Deux cavaliers noirs l’un à côté de l’autre. L’un à sa place initiale, G1, l’autre en F1. Bizarre. Les fous, eux, n’ont pas bougé. Ni la tour en A1. De deux choses l’une : ou bien la demoiselle ne sait pas encore ranger son échiquier, ce qui nous chagrinerait quant à la capacité du père à « transmettre son patrimoine », ou bien la partie est entamée depuis bien longtemps. Ce que semble confirmer, caché entre la manche et le genou du papa, un bout de tour.

Donc, la partie est commencée. Pas sympa, il lui a laissé les noirs, ou du moins il a accepté un tirage au sort.

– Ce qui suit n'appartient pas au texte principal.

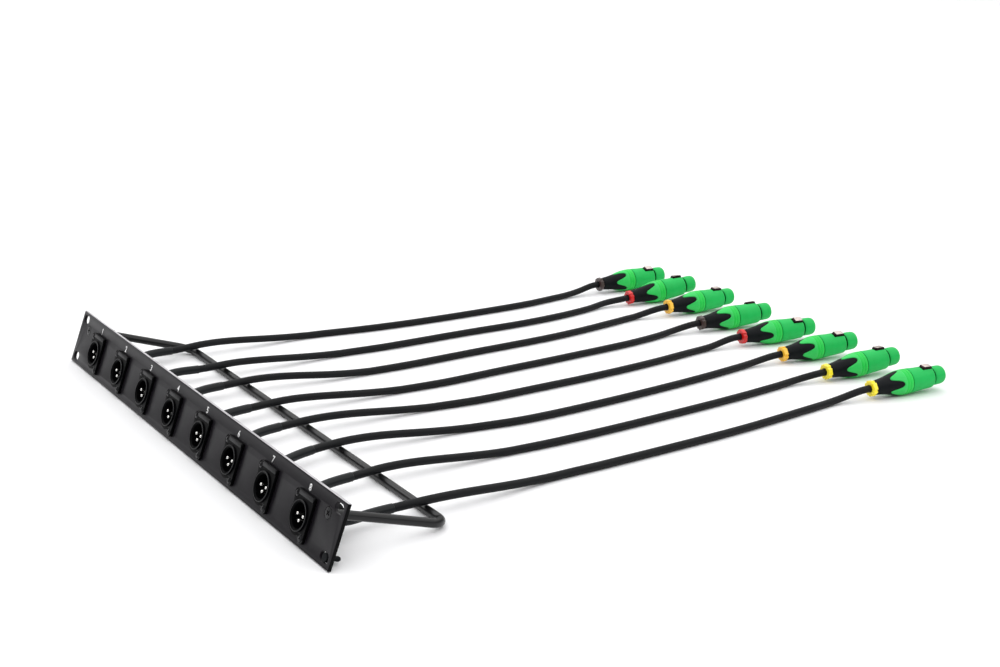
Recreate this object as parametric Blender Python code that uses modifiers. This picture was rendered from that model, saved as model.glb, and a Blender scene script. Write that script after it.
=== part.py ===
"""Rack-width XLR patch panel with a rear lacing bar and eight cable tails.

The panel leans back on the lacing bar, as it does when it is put down on a
table: the rear lower edge of the plate and the rear run of the bar both touch
the surface z = 0. The origin is under the middle of the panel and bar.

World axes: X along the panel (channel 1 at -X, channel 8 at +X), Y towards the
plugs, Z up. Lengths below are in millimetres and are turned into metres where
points are made.
"""
import math

import bmesh
import bpy
import numpy as np
from mathutils import Matrix, Vector

MM = 0.001
GAP = 0.3                 # clearance kept between touching pieces

# ---- panel plate ----
CHANNELS = 8
PANEL_W = 482.6           # 19 inch
PANEL_H = 44.0            # one rack unit, less its clearance
PANEL_T = 2.5
SLOT_EDGE = 8.75          # slot centre to the end of the plate
SLOT_PITCH = 31.75        # between the two slots of one ear
SLOT_L, SLOT_H = 10.4, 6.8
PITCH = 55.2              # channel to channel
SOCKET_S = 18.5           # socket centre above the plate's lower edge
CUTOUT_R = 12.1

# ---- socket (chassis connector) ----
FLANGE_W, FLANGE_H, FLANGE_T = 26.0, 31.0, 1.9
FLANGE_HOLE_DX, FLANGE_HOLE_DS, FLANGE_HOLE_R = 9.5, 12.0, 1.6
FLANGE_BACK = -0.25       # behind-the-front coordinate n of the flange's back
RIM_N, RIM_R = -3.2, 10.55
CUP_R, CUP_N = 8.3, 9.8   # bore of the cup, and where its floor is
BARREL_R, BARREL_N = 11.8, 25.0
INSERT_T = 6.0
LEDGE_N = CUP_N + INSERT_T + GAP
REAR_BORE_R = 6.2
PIN_R = 1.2
PIN_TIP_N = -1.96
PIN_TAIL_N = 19.8
PIN_DX, PIN_S, PIN_DROP = 3.81, 0.92, 3.81

# ---- lacing bar ----
ROD_R = 3.2
ARM_X = PANEL_W / 2 - 19.5   # where an arm meets the plate
ARM_S = 31.0
ARM_DEPTH = 92.3             # plate front to the centre of the rear run
ARM_RISE = math.radians(2.0)
ARM_SPLAY = math.radians(-2.1)   # the arms close in slightly to the rear
BEND_R = 14.0
TAP_R, TAP_DEPTH = 2.0, 11.0
HEAD_R, HEAD_T, SHANK_R = 3.9, 2.0, 1.65

# ---- cable ----
CABLE_R = 3.0
SLEEVE_R = 3.4
SLEEVE_Y = 72.0           # the shrink sleeve ends this far behind the plate
FLOOR_Z = 3.06            # cable axis where it lies on the surface
CREST_Z = 9.85            # cable axis where it crosses the bar
RISE_RUN = 42.0           # it lifts off the surface this far before its plug

# ---- plug on the tail, u from the middle of the coding ring to the nose ----
PLUG_L = 75.0
RING_HALF, RING_R, RING_BORE = 2.0, 6.8, 3.4
BOOT_U0, BOOT_U1 = 2.3, 24.5
BELLY_R = 10.7
GROOVE_U0, GROOVE_U1 = 61.7, 63.1
POCKET_U0, POCKET_U1, POCKET_HALF, POCKET_FLOOR = 51.0, 62.6, 3.3, 4.9
LATCH_U0, LATCH_U1, LATCH_HALF = 51.4, 61.5, 2.75
LATCH_PIVOT_U, LATCH_PIVOT_R = 52.4, 7.6

# Where each plug lies: ring x and y behind the plate, heading from +Y towards
# +X, nose-up pitch, and how far the latch is rolled from straight up towards
# +X (degrees).
PLUGS = [
    (-222.8, 538.3, 3.9, 2.5, 18.0),
    (-172.7, 538.4, 4.0, 5.8, -9.0),
    (-122.9, 547.8, 2.3, 2.2, 3.0),
    (-66.3, 541.9, 6.5, 3.8, -21.0),
    (-12.5, 545.8, 8.8, 2.8, 23.0),
    (43.7, 544.5, 8.3, 4.4, 14.0),
    (100.2, 542.9, 4.7, 4.5, -4.0),
    (153.9, 541.9, 4.3, 2.4, 8.0),
]
# The way each tail is laid: its x at these distances behind the plate.
STATIONS = (55, 75, 100, 130, 165, 205, 250, 300, 350, 400, 450, 490, 515)
LAY = [
    (-201, -201, -205, -208, -209.5, -210.5, -207, -205, -206, -208.5, -213, -220.5, -223),
    (-144.5, -142.5, -144.5, -145.5, -147, -148.5, -148.5, -151.5, -154.5, -156.5, -162.5, -171.5, -176),
    (-91.5, -94, -96.5, -96, -93, -92, -93.5, -98, -102, -106.5, -114.5, -123, -127),
    (-32.5, -35, -38, -38, -37.5, -37.5, -38, -43, -47.5, -52.5, -58, -65.5, -69.5),
    (18.5, 14.5, 11.5, 10, 10, 11.5, 13.5, 10.5, 7, 2, -5, -12, -15),
    (75, 69, 65, 63.5, 64.5, 66.5, 70, 68, 63.5, 57.5, 50.5, 43.5, 40.5),
    (131.5, 128.5, 125, 123.5, 123, 123, 122.5, 119.5, 115, 110, 104, 98, 96),
    (191, 190.5, 190, 188.5, 185, 180.5, 178, 174.5, 170.5, 165.5, 158.5, 152.5, 150.5),
]

COLOURS = {               # name: colour, roughness, metallic
    "panel": ((0.030, 0.030, 0.034), 0.45, 0.0),
    "bar": ((0.014, 0.014, 0.015), 0.35, 0.0),
    "screw": ((0.020, 0.020, 0.022), 0.40, 0.8),
    "receptacle": ((0.010, 0.010, 0.011), 0.38, 0.0),
    "insert": ((0.006, 0.006, 0.007), 0.50, 0.0),
    "cable": ((0.016, 0.016, 0.017), 0.55, 0.0),
    "shell": ((0.030, 0.510, 0.120), 0.45, 0.0),
    "boot": ((0.012, 0.014, 0.020), 0.60, 0.0),
    "latch": ((0.780, 0.760, 0.740), 0.12, 1.0),
    "ring_brown": ((0.030, 0.016, 0.014), 0.35, 0.0),
    "ring_red": ((0.620, 0.015, 0.020), 0.35, 0.0),
    "ring_amber": ((0.880, 0.320, 0.020), 0.35, 0.0),
    "ring_yellow": ((0.930, 0.640, 0.015), 0.35, 0.0),
}
RING_COLOURS = ("brown", "red", "amber", "brown", "red", "amber", "yellow", "yellow")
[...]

La petiote est en panique, avec une défense serrée autour du roi et de la dame. Ses pions ont quasiment tous disparu (mangés ?). Et, mystère, il n’y a qu’un seul pion blanc apparent. D’où la question : comment la fillette peut-elle avoir conçu une telle défense alors que les pions de son père sont si loin d’elle ? Hmm... Elle regarde son père d’un air interrogateur, mi-sérieux mi-apeuré, un peu trop poli. Lui la regarde avec un sourire faussement attendri : trois rides au coin de l’œil et la bouche pincée. Il a la tête des beaux quarantenaires qui sont toujours les méchants dans Colombo, trop propres sur eux et l’air soucieux. Il a plein de dossiers de private banking à finir, et cette petite sotte qui comprend rien à rien !

- Dis, papa, j’peux jouer aux Pokémons ? J’comprends rien aux échecs. - Ok fifille. Mais pas trop longtemps, hein. Les entrepreneurs ont cet instinct qui les pousse à franchir des étapes décisives.